*Supplied data*:
============

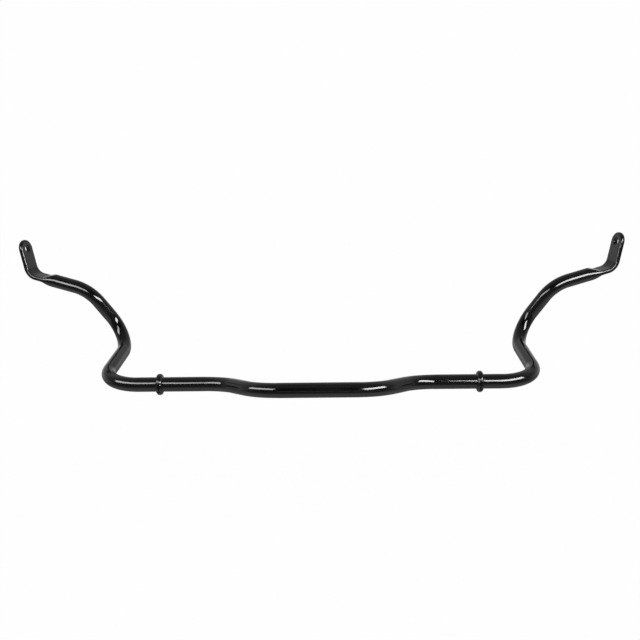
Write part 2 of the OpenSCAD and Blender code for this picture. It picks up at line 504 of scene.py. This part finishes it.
class Nodes:
    """Short hand for building a material's node tree."""

    def __init__(self, name):
        self.material = bpy.data.materials.new(name)
        self.material.use_nodes = True
        self.tree = self.material.node_tree
        self.shader = self.tree.nodes["Principled BSDF"]

    def add(self, kind, inputs=(), **settings):
        node = self.tree.nodes.new(kind)
        for key, value in settings.items():
            setattr(node, key, value)
        for key, value in dict(inputs).items():
            self.put(node.inputs[key], value)
        return node

    def put(self, socket, value):
        if isinstance(value, bpy.types.NodeSocket):
            self.tree.links.new(value, socket)
        else:
            socket.default_value = value

    def noise(self, place, scale, detail=2.0, rough=0.5):
        node = self.add("ShaderNodeTexNoise", {"Vector": place, "Scale": scale, "Detail": detail, "Roughness": rough})
        return node.outputs["Fac"]

    def math(self, operation, a, b=0.0):
        return self.add("ShaderNodeMath", {0: a, 1: b}, operation=operation).outputs[0]

    def ramp(self, value, low, high, start=0.0, end=1.0):
        node = self.add("ShaderNodeMapRange", {
            "Value": value, "From Min": low, "From Max": high, "To Min": start, "To Max": end,
        })
        return node.outputs["Result"]

    def bump(self, height, distance, under=None):
        inputs = {"Height": height, "Distance": distance, "Strength": 1.0}
        if under is not None:
            inputs["Normal"] = under
        return self.add("ShaderNodeBump", inputs).outputs["Normal"]


# Noise scales are per metre, heights in metres
RIPPLE_SCALE, RIPPLE_HEIGHT = 55.0, 0.0002
PEEL_SCALE, PEEL_HEIGHT = 600.0, 0.00001
MARKS_SCALE, MARKS_HEIGHT, MARKS_ROUGH = 260.0, 0.00005, 0.12
SPECK_SCALE, SPECK_HEIGHT, SPECK_ROUGH = 70.0, 0.00006, 0.3
SPECK_EDGE = (0.035, 0.06)
SPECK_PATCHES = 9.0
CLOUD_SCALE = 22.0
ROUGH_LEAST, ROUGH_MOST = 0.08, 0.15
BLACK_DEEP = (0.010, 0.010, 0.0105, 1)
BLACK_WORN = (0.016, 0.0155, 0.016, 1)


def gloss_paint(name):
    """Baked black paint over forged steel: soft ripple, fine orange peel, hammer marks on the edges, a few specks."""
    kit = Nodes(name)
    place = kit.add("ShaderNodeAttribute", attribute_name="rest_place").outputs["Vector"]
    forged = kit.add("ShaderNodeAttribute", attribute_name="forged_edge").outputs["Fac"]
    ripple = kit.noise(place, RIPPLE_SCALE, 1.0)
    peel = kit.noise(place, PEEL_SCALE, 2.0)
    cloud = kit.noise(place, CLOUD_SCALE, 3.0)
    marks = kit.ramp(kit.noise(place, MARKS_SCALE, 3.0, 0.6), 0.48, 0.62)
    marks = kit.math("MULTIPLY", marks, forged)
    cells = kit.add("ShaderNodeTexVoronoi", {"Vector": place, "Scale": SPECK_SCALE}, feature="F1")
    speck = kit.ramp(cells.outputs["Distance"], *SPECK_EDGE, 1.0, 0.0)
    rare = kit.ramp(kit.noise(place, SPECK_PATCHES, 1.0), 0.56, 0.60)
    speck = kit.math("MULTIPLY", speck, rare)
    normal = kit.bump(ripple, RIPPLE_HEIGHT)
    normal = kit.bump(peel, PEEL_HEIGHT, normal)
    normal = kit.bump(marks, MARKS_HEIGHT, normal)
    normal = kit.bump(speck, SPECK_HEIGHT, normal)
    kit.put(kit.shader.inputs["Normal"], normal)
    rough = kit.ramp(cloud, 0.3, 0.7, ROUGH_LEAST, ROUGH_MOST)
    rough = kit.math("ADD", rough, kit.math("MULTIPLY", marks, MARKS_ROUGH))
    rough = kit.math("ADD", rough, kit.math("MULTIPLY", speck, SPECK_ROUGH))
    kit.put(kit.shader.inputs["Roughness"], rough)
    tint = kit.add("ShaderNodeMix", data_type="RGBA")
    kit.put(tint.inputs[0], kit.ramp(cloud, 0.35, 0.65))
    kit.put(tint.inputs[6], BLACK_DEEP)
    kit.put(tint.inputs[7], BLACK_WORN)
    kit.put(kit.shader.inputs["Base Color"], tint.outputs[2])
    return kit.material


bar.data.materials.append(gloss_paint("bar_paint"))
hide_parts("bar_left_half", "bar_right_half")
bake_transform(bar)
ring_paint = gloss_paint("ring_paint")
for body, ring in rings.items():
    ring.data.materials.append(ring_paint)
    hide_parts(f"stop_ring_{body}")
    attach(ring, f"{body}_half")

# ---------------------------------------------------------------- floor, light, camera

FLOOR_HALF = 30.0
FLOOR_GLOW = 0.97
FLOOR_WHITE = 0.1  # the floor is lit mostly from within, so that no corner of it falls off
FLOOR_DROP = 0.09  # an arm that is twisted down stays above the floor

floor_mesh = bpy.data.meshes.new("floor")
square = [(-1, -1), (1, -1), (1, 1), (-1, 1)]
floor_mesh.from_pydata([(x * FLOOR_HALF, y * FLOOR_HALF, -FLOOR_DROP) for x, y in square], [], [(0, 1, 2, 3)])
floor = bpy.data.objects.new("floor", floor_mesh)
bpy.context.scene.collection.objects.link(floor)
floor_paint = Nodes("floor_white")
floor_paint.shader.inputs["Base Color"].default_value = (FLOOR_WHITE, FLOOR_WHITE, FLOOR_WHITE, 1)
floor_paint.shader.inputs["Roughness"].default_value = 1.0
floor_paint.shader.inputs["Specular IOR Level"].default_value = 0.0
floor_paint.shader.inputs["Emission Color"].default_value = (1, 1, 1, 1)
floor_paint.shader.inputs["Emission Strength"].default_value = FLOOR_GLOW
floor.data.materials.append(floor_paint.material)
floor.visible_glossy = False

# Studio walls as the paint reflects them: elevation in degrees and brightness, before and behind the bar
WALLS_FRONT = [
    (-90, 0.45), (-50, 0.72), (-35, 0.50), (-25, 0.20), (-15, 0.04), (-6, 0.10),
    (4, 0.06), (15, 0.03), (30, 0.0), (50, 0.0), (70, 0.22), (90, 0.22),
]
WALLS_BACK = [
    (-90, 0.30), (-50, 0.22), (-35, 0.16), (-25, 0.28), (-14, 0.45), (-8, 0.75), (4, 0.60),
    (12, 0.42), (20, 0.42), (30, 0.42), (42, 0.50), (55, 0.35), (70, 0.28), (90, 0.20),
]


def wall_ramp(tree, height, stops):
    node = tree.nodes.new("ShaderNodeValToRGB")
    ramp = node.color_ramp
    while len(ramp.elements) > 1:
        ramp.elements.remove(ramp.elements[0])
    for k, (elevation, value) in enumerate(stops):
        at = 0.5 + 0.5 * math.sin(math.radians(elevation))
        element = ramp.elements[0] if k == 0 else ramp.elements.new(at)
        element.position = at
        element.color = (value, value, value, 1)
    tree.links.new(height, node.inputs["Fac"])
    return node.outputs["Color"]


FRONT_ENDS, BACK_STARTS = -0.5, 0.7  # the two walls blend between these depths of the ray


def build_world():
    """White room to the eye, soft grey gradient to reflections."""
    world = bpy.data.worlds.new("studio")
    bpy.context.scene.world = world
    world.use_nodes = True
    tree = world.node_tree
    add, link = tree.nodes.new, tree.links.new
    ray = add("ShaderNodeTexCoord").outputs["Generated"]
    split = add("ShaderNodeSeparateXYZ")
    link(ray, split.inputs[0])
    height = add("ShaderNodeMapRange")
    height.inputs["From Min"].default_value = -1.0
    link(split.outputs["Z"], height.inputs["Value"])
    behind = add("ShaderNodeMapRange")
    behind.interpolation_type = "SMOOTHSTEP"
    behind.inputs["From Min"].default_value = FRONT_ENDS
    behind.inputs["From Max"].default_value = BACK_STARTS
    link(split.outputs["Y"], behind.inputs["Value"])
    front = wall_ramp(tree, height.outputs[0], WALLS_FRONT)
    back = wall_ramp(tree, height.outputs[0], WALLS_BACK)
    walls = add("ShaderNodeMix")
    walls.data_type = "RGBA"
    link(behind.outputs[0], walls.inputs[0])
    link(front, walls.inputs[6])
    link(back, walls.inputs[7])
    seen = add("ShaderNodeMix")
    seen.data_type = "RGBA"
    seen.inputs[7].default_value = (1, 1, 1, 1)
    link(add("ShaderNodeLightPath").outputs["Is Camera Ray"], seen.inputs[0])
    link(walls.outputs[2], seen.inputs[6])
    link(seen.outputs[2], tree.nodes["Background"].inputs["Color"])


build_world()

BOX_AIM = Vector((0, -0.03, 0.06))


def softbox(name, azimuth, elevation, distance, roll, width, heights, radiance):
    """Soft-edged light facing the bar, as nested rectangles; azimuth 0 is straight in front, positive to the right."""
    a, e = math.radians(azimuth), math.radians(elevation)
    away = Vector((math.sin(a) * math.cos(e), -math.cos(a) * math.cos(e), math.sin(e)))
    turn = away.to_track_quat("Z", "Y") @ Quaternion((0, 0, 1), math.radians(roll))
    for n, height in enumerate(heights):
        data = bpy.data.lights.new(f"{name}_{n}", "AREA")
        data.shape = "RECTANGLE"
        data.size, data.size_y = width, height
        data.energy = radiance / len(heights) * width * height * math.pi
        light = bpy.data.objects.new(f"{name}_{n}", data)
        light.location = BOX_AIM + away * distance
        light.rotation_mode = "QUATERNION"
        light.rotation_quaternion = turn
        light.visible_camera = False
        light.visible_diffuse = False
        bpy.context.scene.collection.objects.link(light)


softbox("softbox_left", -53, 31, 1.00, 19.0, 1.06, (0.08, 0.16, 0.30), 28.0)
softbox("softbox_right", 48, 28.0, 1.28, -1.0, 1.24, (0.08, 0.18, 0.40), 58.0)
softbox("card_middle", 0, 5, 1.2, 0.0, 0.50, (0.06,), 0.7)

# Camera: angles in degrees about the middle of the bushing axis, distances in metres
CAMERA_DISTANCE = 1.5952
CAMERA_PITCH = 21.27
CAMERA_YAW = -1.35
CAMERA_ROLL = -1.126
CAMERA_SIDE = 0.0012
CAMERA_LIFT = 0.1031
LENS = 54.73


def add_camera():
    yaw, pitch, roll = (math.radians(a) for a in (CAMERA_YAW, CAMERA_PITCH, CAMERA_ROLL))
    turn = Matrix.Rotation(roll, 3, "Y") @ Matrix.Rotation(pitch, 3, "X") @ Matrix.Rotation(yaw, 3, "Z")
    back = turn.transposed()
    data = bpy.data.cameras.new("camera")
    data.sensor_width = 36.0
    data.lens = LENS
    camera = bpy.data.objects.new("camera", data)
    bpy.context.scene.collection.objects.link(camera)
    place = Vector(AXIS) + back @ Vector((CAMERA_SIDE, -CAMERA_DISTANCE, CAMERA_LIFT))
    camera.matrix_world = Matrix.Translation(place) @ (back @ Matrix.Rotation(math.pi / 2, 3, "X")).to_4x4()
    bpy.context.scene.camera = camera


add_camera()
bpy.context.scene.view_settings.view_transform = "Standard"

============

*Task description*: Print exactly, and only, the lines beginning at the top of the listing and ending at the line with "BLACK_WORN = (0.016, 0.0155, 0.016, 1)".

*Exercise output*:
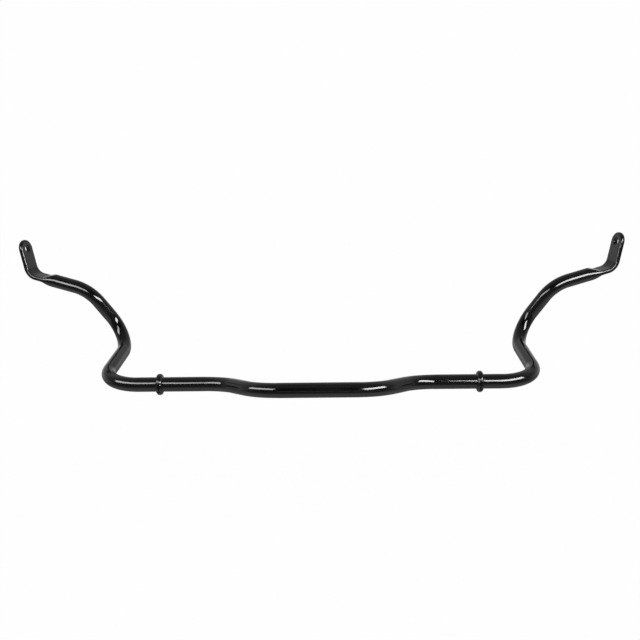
Write part 2 of the OpenSCAD and Blender code for this picture. It picks up at line 504 of scene.py. This part finishes it.
class Nodes:
    """Short hand for building a material's node tree."""

    def __init__(self, name):
        self.material = bpy.data.materials.new(name)
        self.material.use_nodes = True
        self.tree = self.material.node_tree
        self.shader = self.tree.nodes["Principled BSDF"]

    def add(self, kind, inputs=(), **settings):
        node = self.tree.nodes.new(kind)
        for key, value in settings.items():
            setattr(node, key, value)
        for key, value in dict(inputs).items():
            self.put(node.inputs[key], value)
        return node

    def put(self, socket, value):
        if isinstance(value, bpy.types.NodeSocket):
            self.tree.links.new(value, socket)
        else:
            socket.default_value = value

    def noise(self, place, scale, detail=2.0, rough=0.5):
        node = self.add("ShaderNodeTexNoise", {"Vector": place, "Scale": scale, "Detail": detail, "Roughness": rough})
        return node.outputs["Fac"]

    def math(self, operation, a, b=0.0):
        return self.add("ShaderNodeMath", {0: a, 1: b}, operation=operation).outputs[0]

    def ramp(self, value, low, high, start=0.0, end=1.0):
        node = self.add("ShaderNodeMapRange", {
            "Value": value, "From Min": low, "From Max": high, "To Min": start, "To Max": end,
        })
        return node.outputs["Result"]

    def bump(self, height, distance, under=None):
        inputs = {"Height": height, "Distance": distance, "Strength": 1.0}
        if under is not None:
            inputs["Normal"] = under
        return self.add("ShaderNodeBump", inputs).outputs["Normal"]


# Noise scales are per metre, heights in metres
RIPPLE_SCALE, RIPPLE_HEIGHT = 55.0, 0.0002
PEEL_SCALE, PEEL_HEIGHT = 600.0, 0.00001
MARKS_SCALE, MARKS_HEIGHT, MARKS_ROUGH = 260.0, 0.00005, 0.12
SPECK_SCALE, SPECK_HEIGHT, SPECK_ROUGH = 70.0, 0.00006, 0.3
SPECK_EDGE = (0.035, 0.06)
SPECK_PATCHES = 9.0
CLOUD_SCALE = 22.0
ROUGH_LEAST, ROUGH_MOST = 0.08, 0.15
BLACK_DEEP = (0.010, 0.010, 0.0105, 1)
BLACK_WORN = (0.016, 0.0155, 0.016, 1)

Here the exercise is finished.